# RECORDS TO USE
========================================
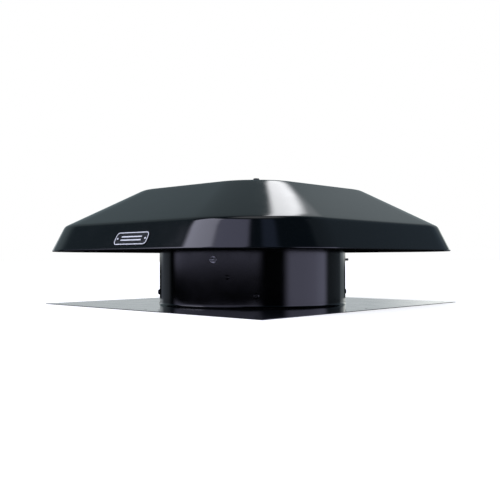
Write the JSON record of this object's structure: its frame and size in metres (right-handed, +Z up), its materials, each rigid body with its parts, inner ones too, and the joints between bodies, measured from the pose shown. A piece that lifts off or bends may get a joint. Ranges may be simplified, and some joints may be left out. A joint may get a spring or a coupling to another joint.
{
  "type": "solar attic fan",
  "caption": "Roof-mounted attic exhaust fan: square flashing, round throat and square hood over a low-voltage fan, with an inlet gland for a remote panel's lead.",
  "frame": {"origin": "centre of the flashing's underside, on the fan's axis", "axes": "+Z up along the fan's axis; -Y towards the skirt face that carries the blank badge; X along a flashing side"},
  "size_m": [0.68, 0.68, 0.2351],
  "materials": {
    "black_powder_coat": "gloss black powder coat on sheet steel",
    "black_fastener": "semi-gloss black coated screw heads",
    "blank_badge": "satin, blank",
    "zinc_plate": "bright zinc plate on bent sheet",
    "zinc_fastener": "bright zinc plate",
    "stainless_steel": "drawn and ground stainless",
    "lamination_steel": "stacked laminations",
    "magnet": "sintered, dull",
    "copper_winding": "enamelled copper wire",
    "circuit_board": "solder mask",
    "rubber": "matte moulded rubber",
    "lead_jacket": "satin cable jacket",
    "box_plastic": "fine moulded texture",
    "phenolic": "moulded phenolic",
    "terminal_plastic": "natural nylon",
    "fan_aluminium": "mill-finish sheet",
    "cast_aluminium": "cast and lightly blasted"
  },
  "bodies": {
    "housing": {"flashing": "black_powder_coat", "throat": "black_powder_coat", "hood": "black_powder_coat", "badge_plate": "blank_badge", "hood_strut_front": "zinc_plate", "hood_strut_right": "zinc_plate", "hood_strut_back": "zinc_plate", "hood_strut_left": "zinc_plate", "strut_screws": "black_fastener", "strut_nuts": "zinc_fastener", "hood_bolts": "black_fastener", "hood_seal_washers": "rubber", "hood_nuts": "zinc_fastener", "screen_hoops": "stainless_steel", "screen_wires": "stainless_steel", "screen_band": "zinc_plate", "motor_bracket": "zinc_plate", "bracket_grommets": "rubber", "bracket_bolts": "zinc_fastener", "bracket_washers": "zinc_fastener", "bracket_nuts": "zinc_fastener", "motor_can": "black_powder_coat", "motor_cap": "cast_aluminium", "stator_core": "lamination_steel", "stator_windings": "copper_winding", "driver_board": "circuit_board", "upper_bearing": "stainless_steel", "lower_bearing": "stainless_steel", "motor_through_bolts": "zinc_fastener", "motor_nuts": "zinc_fastener", "motor_grommet": "rubber", "motor_lead": "lead_jacket", "lead_clips": "rubber", "control_box": "box_plastic", "control_box_lid": "box_plastic", "box_lid_screws": "zinc_fastener", "box_wall_screw": "black_fastener", "box_wall_nut": "zinc_fastener", "box_grommet": "rubber", "solar_gland": "box_plastic", "gland_nut": "box_plastic", "thermostat_switch": "phenolic", "terminal_block": "terminal_plastic"},
    "rotor": {"motor_shaft": "stainless_steel", "rotor_core": "lamination_steel", "rotor_magnets": "magnet", "fan_boss": "fan_aluminium", "fan_spider": "fan_aluminium", "fan_set_screw": "stainless_steel", "fan_blade_1": "fan_aluminium", "fan_blade_2": "fan_aluminium", "fan_blade_3": "fan_aluminium", "fan_blade_4": "fan_aluminium", "fan_blade_5": "fan_aluminium", "blade_rivets": "stainless_steel"},
    "dial": {"thermostat_knob": "box_plastic"}
  },
  "joints": [
    {"name": "rotor_spin", "type": "hinge", "parent": "housing", "child": "rotor", "pos_m": [0, 0, 0.12], "axis": [0, 0, 1], "continuous": true},
    {"name": "dial_turn", "type": "hinge", "parent": "housing", "child": "dial", "pos_m": [0.07095, -0.15275, 0.011], "axis": [0, 0, -1], "range_deg": [0, 270]}
  ]
}
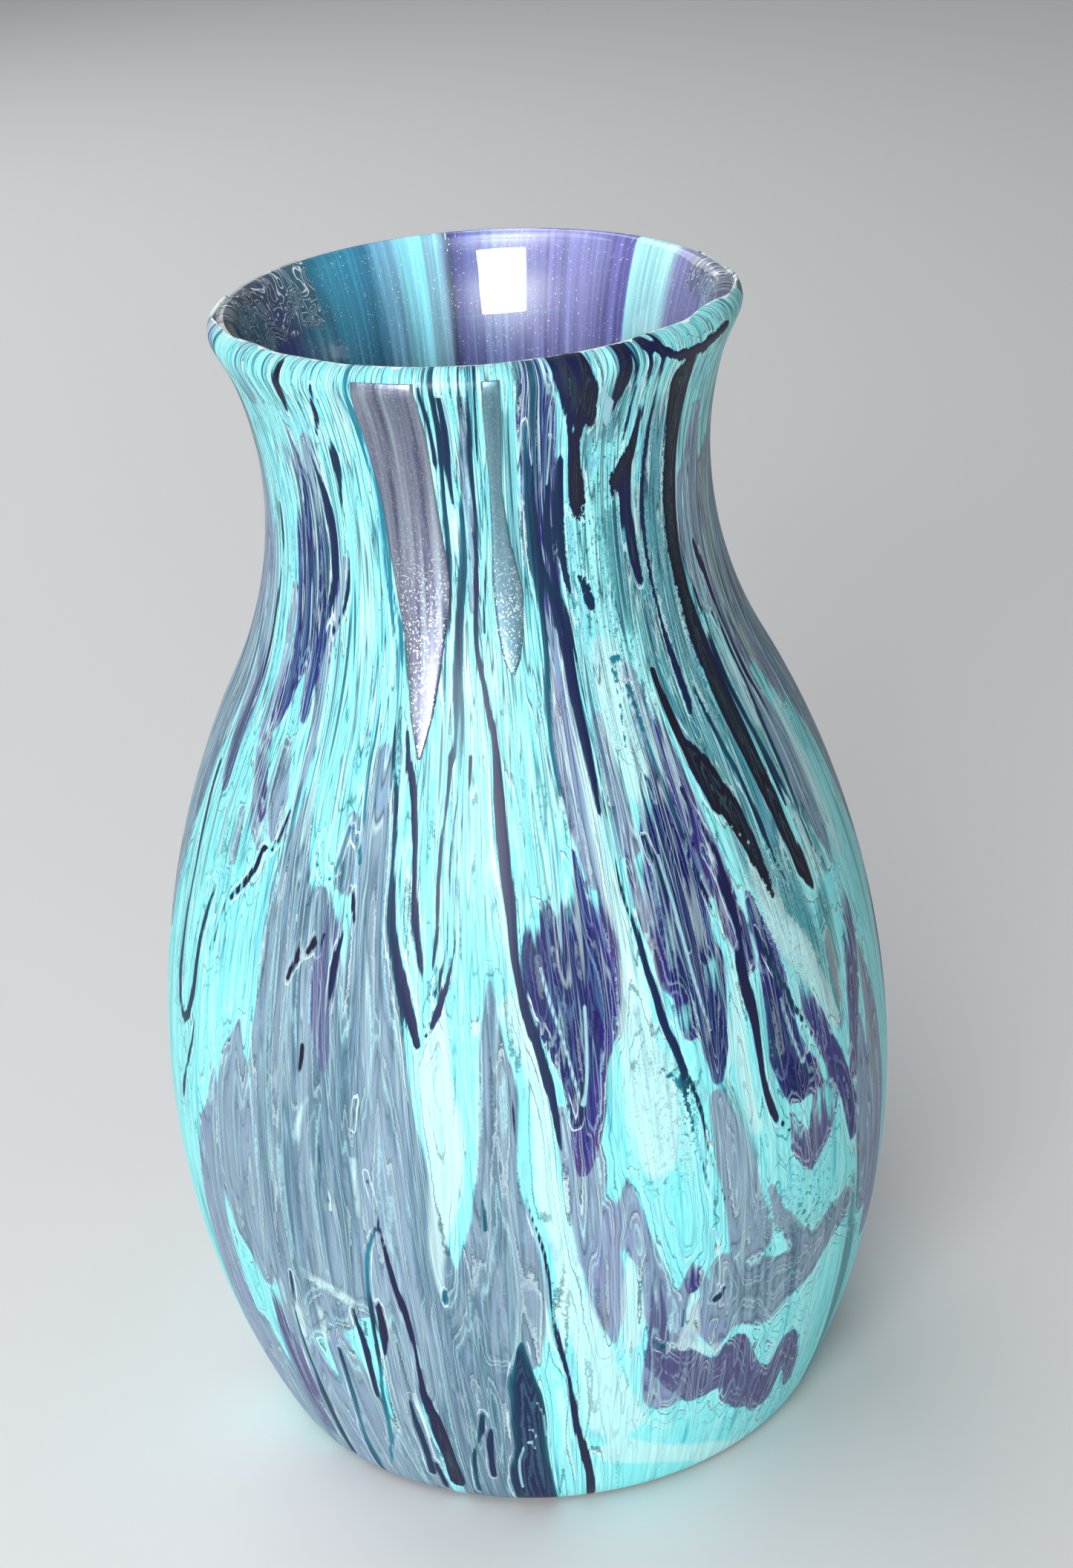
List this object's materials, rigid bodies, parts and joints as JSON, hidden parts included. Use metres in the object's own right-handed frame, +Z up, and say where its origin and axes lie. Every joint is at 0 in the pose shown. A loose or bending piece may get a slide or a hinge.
========================================
# TASK
Every line of the data above should be reproduced word for word.

# EXPECTED OUTPUT
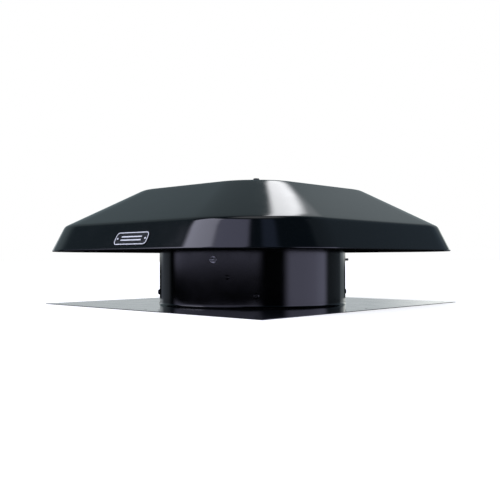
Write the JSON record of this object's structure: its frame and size in metres (right-handed, +Z up), its materials, each rigid body with its parts, inner ones too, and the joints between bodies, measured from the pose shown. A piece that lifts off or bends may get a joint. Ranges may be simplified, and some joints may be left out. A joint may get a spring or a coupling to another joint.
{
  "type": "solar attic fan",
  "caption": "Roof-mounted attic exhaust fan: square flashing, round throat and square hood over a low-voltage fan, with an inlet gland for a remote panel's lead.",
  "frame": {"origin": "centre of the flashing's underside, on the fan's axis", "axes": "+Z up along the fan's axis; -Y towards the skirt face that carries the blank badge; X along a flashing side"},
  "size_m": [0.68, 0.68, 0.2351],
  "materials": {
    "black_powder_coat": "gloss black powder coat on sheet steel",
    "black_fastener": "semi-gloss black coated screw heads",
    "blank_badge": "satin, blank",
    "zinc_plate": "bright zinc plate on bent sheet",
    "zinc_fastener": "bright zinc plate",
    "stainless_steel": "drawn and ground stainless",
    "lamination_steel": "stacked laminations",
    "magnet": "sintered, dull",
    "copper_winding": "enamelled copper wire",
    "circuit_board": "solder mask",
    "rubber": "matte moulded rubber",
    "lead_jacket": "satin cable jacket",
    "box_plastic": "fine moulded texture",
    "phenolic": "moulded phenolic",
    "terminal_plastic": "natural nylon",
    "fan_aluminium": "mill-finish sheet",
    "cast_aluminium": "cast and lightly blasted"
  },
  "bodies": {
    "housing": {"flashing": "black_powder_coat", "throat": "black_powder_coat", "hood": "black_powder_coat", "badge_plate": "blank_badge", "hood_strut_front": "zinc_plate", "hood_strut_right": "zinc_plate", "hood_strut_back": "zinc_plate", "hood_strut_left": "zinc_plate", "strut_screws": "black_fastener", "strut_nuts": "zinc_fastener", "hood_bolts": "black_fastener", "hood_seal_washers": "rubber", "hood_nuts": "zinc_fastener", "screen_hoops": "stainless_steel", "screen_wires": "stainless_steel", "screen_band": "zinc_plate", "motor_bracket": "zinc_plate", "bracket_grommets": "rubber", "bracket_bolts": "zinc_fastener", "bracket_washers": "zinc_fastener", "bracket_nuts": "zinc_fastener", "motor_can": "black_powder_coat", "motor_cap": "cast_aluminium", "stator_core": "lamination_steel", "stator_windings": "copper_winding", "driver_board": "circuit_board", "upper_bearing": "stainless_steel", "lower_bearing": "stainless_steel", "motor_through_bolts": "zinc_fastener", "motor_nuts": "zinc_fastener", "motor_grommet": "rubber", "motor_lead": "lead_jacket", "lead_clips": "rubber", "control_box": "box_plastic", "control_box_lid": "box_plastic", "box_lid_screws": "zinc_fastener", "box_wall_screw": "black_fastener", "box_wall_nut": "zinc_fastener", "box_grommet": "rubber", "solar_gland": "box_plastic", "gland_nut": "box_plastic", "thermostat_switch": "phenolic", "terminal_block": "terminal_plastic"},
    "rotor": {"motor_shaft": "stainless_steel", "rotor_core": "lamination_steel", "rotor_magnets": "magnet", "fan_boss": "fan_aluminium", "fan_spider": "fan_aluminium", "fan_set_screw": "stainless_steel", "fan_blade_1": "fan_aluminium", "fan_blade_2": "fan_aluminium", "fan_blade_3": "fan_aluminium", "fan_blade_4": "fan_aluminium", "fan_blade_5": "fan_aluminium", "blade_rivets": "stainless_steel"},
    "dial": {"thermostat_knob": "box_plastic"}
  },
  "joints": [
    {"name": "rotor_spin", "type": "hinge", "parent": "housing", "child": "rotor", "pos_m": [0, 0, 0.12], "axis": [0, 0, 1], "continuous": true},
    {"name": "dial_turn", "type": "hinge", "parent": "housing", "child": "dial", "pos_m": [0.07095, -0.15275, 0.011], "axis": [0, 0, -1], "range_deg": [0, 270]}
  ]
}
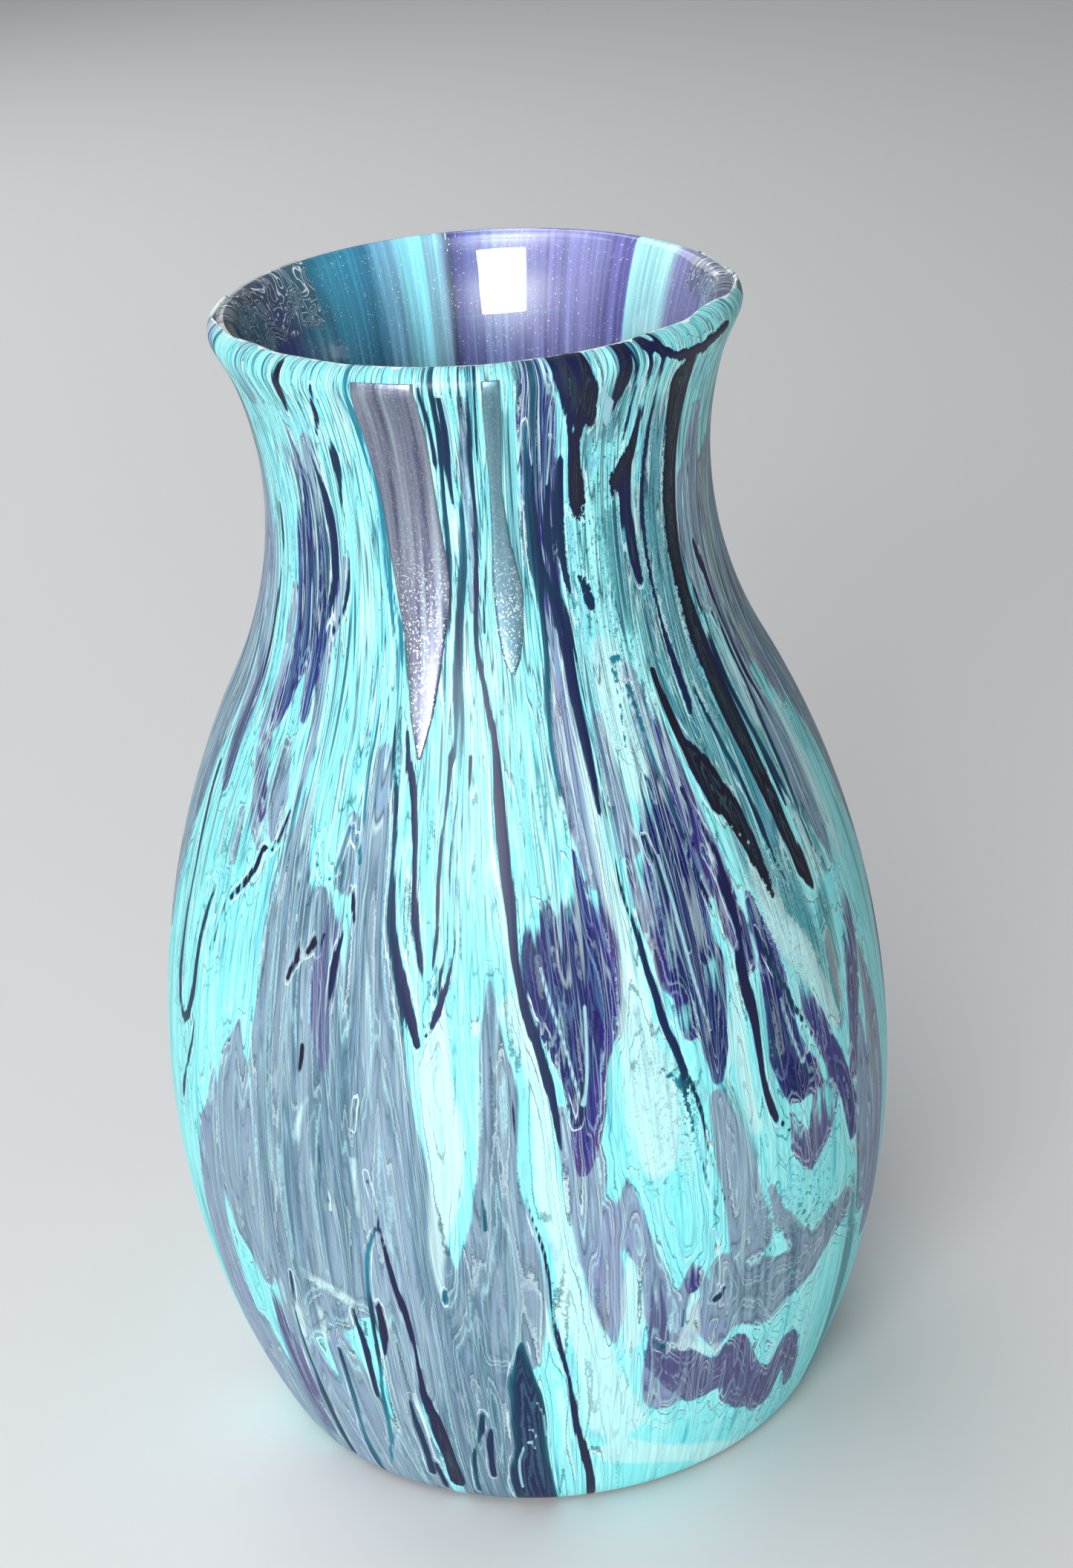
List this object's materials, rigid bodies, parts and joints as JSON, hidden parts included. Use metres in the object's own right-handed frame, +Z up, and say where its origin and axes lie. Every joint is at 0 in the pose shown. A loose or bending piece may get a slide or a hinge.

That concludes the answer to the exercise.